From approximately 08:49 UTC to 09:19 UTC on Friday, November 1st and 07:10 UTC to 08:00 UTC on Monday, November 4th, temporary database connection issues prevented many users in Europe from authenticating with our products.
During the two incident windows, users nearest our Amsterdam (AMS1) data center were unable to log in.
2019-11-01 08:49: Incident started
2019-11-01 09:11: Issue escalated to engineering team
2019-11-01 09:19: Incident resolved itself
2019-11-04 07:10: Incident reoccurred
2019-11-04 08:00: Incident resolved itself
2019-11-04 11:14: DNS resolution service moved to separate hardware
DNS resolution for our Kubernetes-hosted infrastructure (kube-dns) encountered severe load issues while running its workloads on the Kubernetes master node, resulting in rapid container restarts and ultimately failed connections.

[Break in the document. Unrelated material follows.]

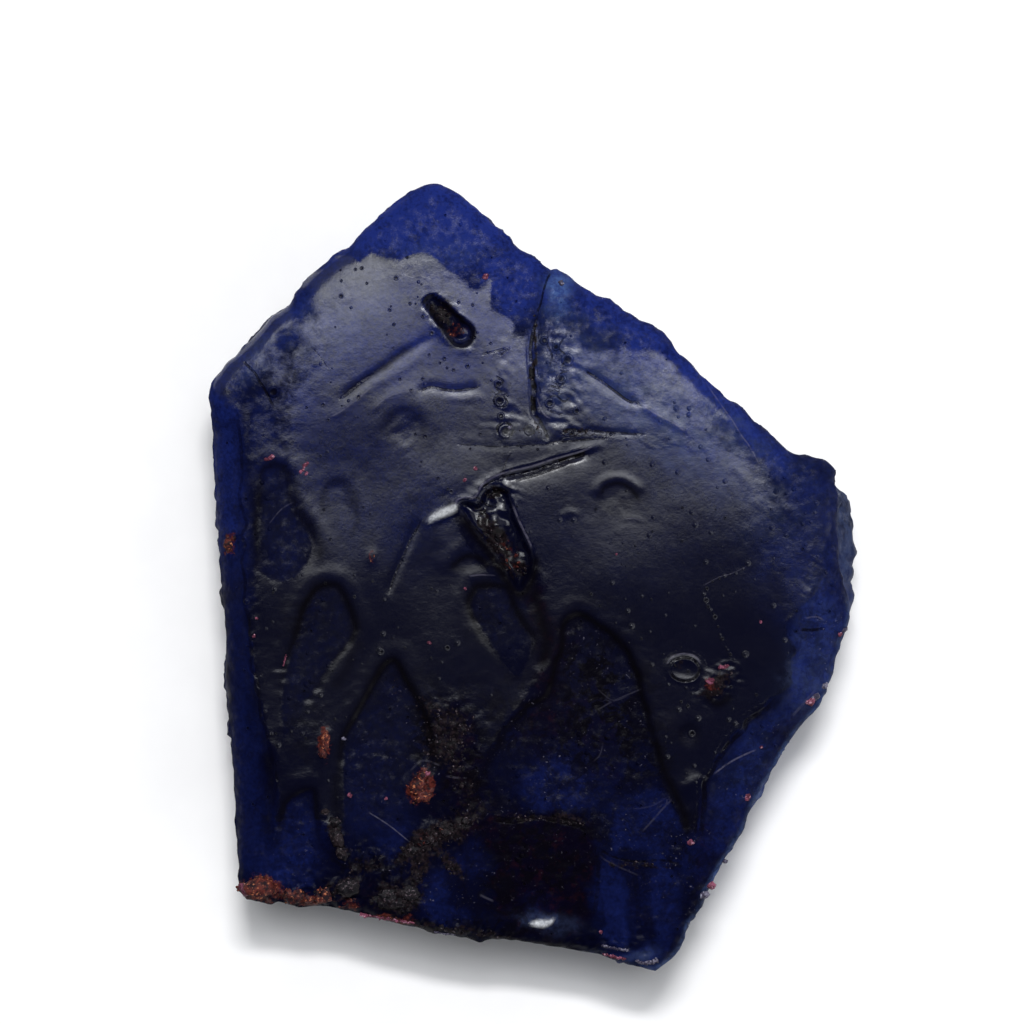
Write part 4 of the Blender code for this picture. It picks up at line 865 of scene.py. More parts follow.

DNS resolution was moved to a separate worker node, mitigating the problem of competing system-critical workloads.
* Improve logging for similar issues
* Add monitoring and alerting for DNS resolution health
The incident has been fully resolved. We apologize for the inconvenience this issue may have caused, and thank you for your continued support.
We have identified and patched the following issue:
We are monitoring our systems closely, and will provide an update as soon as the issue has been fully resolved.